Alongside his artistic research practice, Peacock applies speculative and systems-led thinking in strategic contexts, shaping organisational narratives and identity frameworks across mobility, fashion, urban and technological futures. Collaborations with Audi, Stella McCartney, Accenture, and the Science Gallery Network have translated cultural analysis into applied strategy, with his award-winning creative strategy work with FIAT Centro Stile in Turin informing the conceptual positioning and production narrative of the electric FIAT 500.

Parallel to his practice, Peacock has held visiting lectureships internationally at the Royal College of Art, Central Saint Martins, Southern California Institute of Architecture (SCI-Arc), ArtCenter College of Design LA, Melbourne School of Design, and the School of International Art Beijing, guiding interdisciplinary students across architecture, fashion and speculative design to critically engage with technological futures.
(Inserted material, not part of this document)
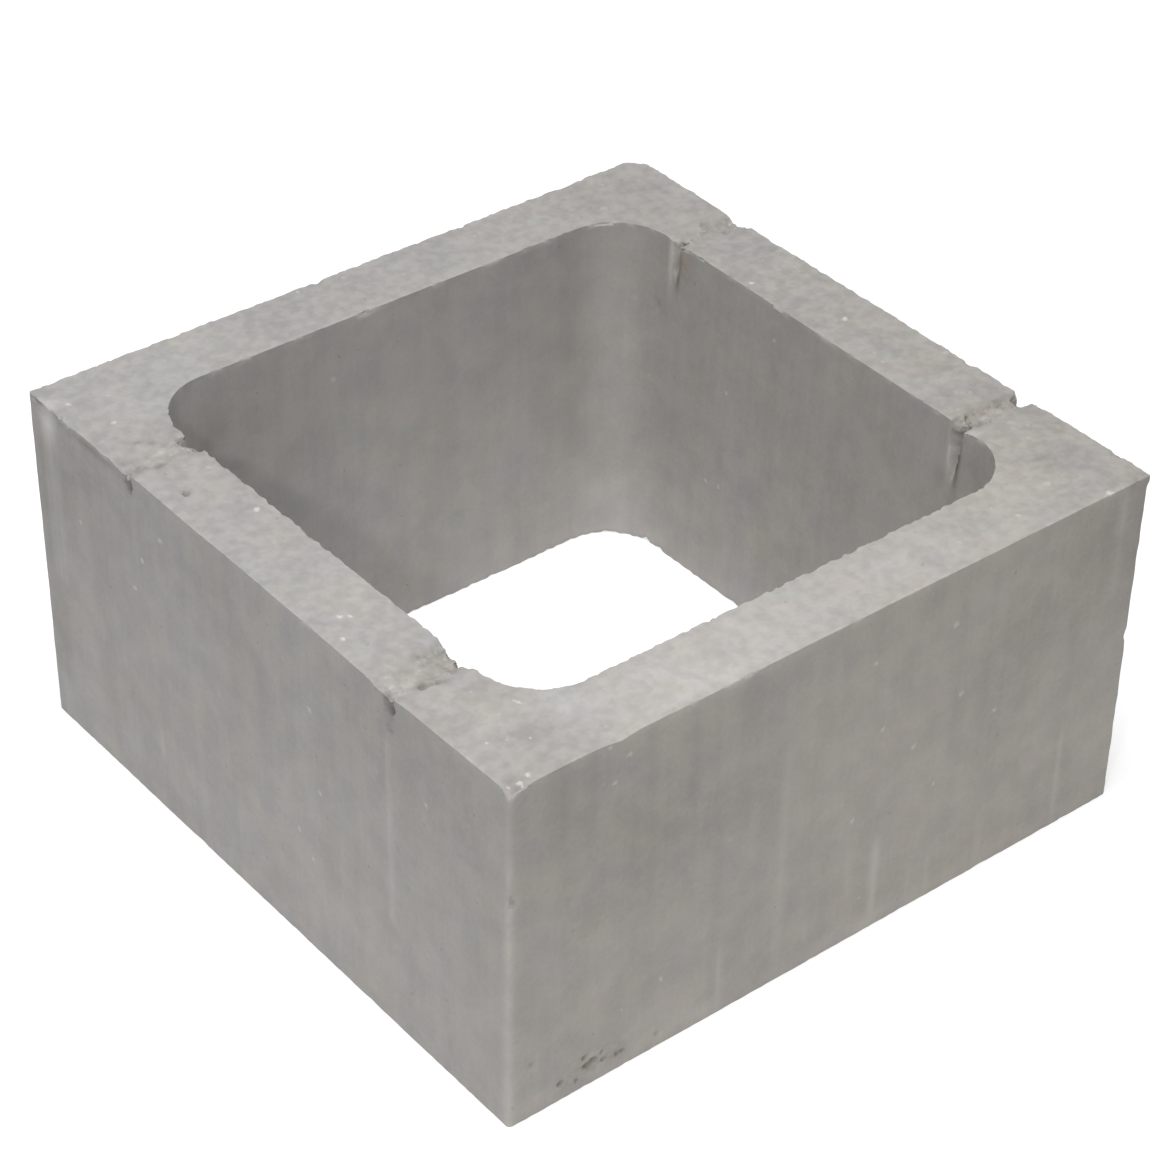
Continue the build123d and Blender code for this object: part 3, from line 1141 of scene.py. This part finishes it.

He is currently an ESRC-supported doctoral researcher in Visual Cultures at Goldsmiths, University of London. His PhD project, Tools for Navigating AI-Integrated Subjectivity, examines how AI-driven platforms such as Grindr, Scruff and Instagram produce new formations of queer masculinity through data extraction, optimisation and algorithmic visibility. The research brings together visual culture, computational methods and critical AI studies to develop both theoretical analysis and practice-based outputs.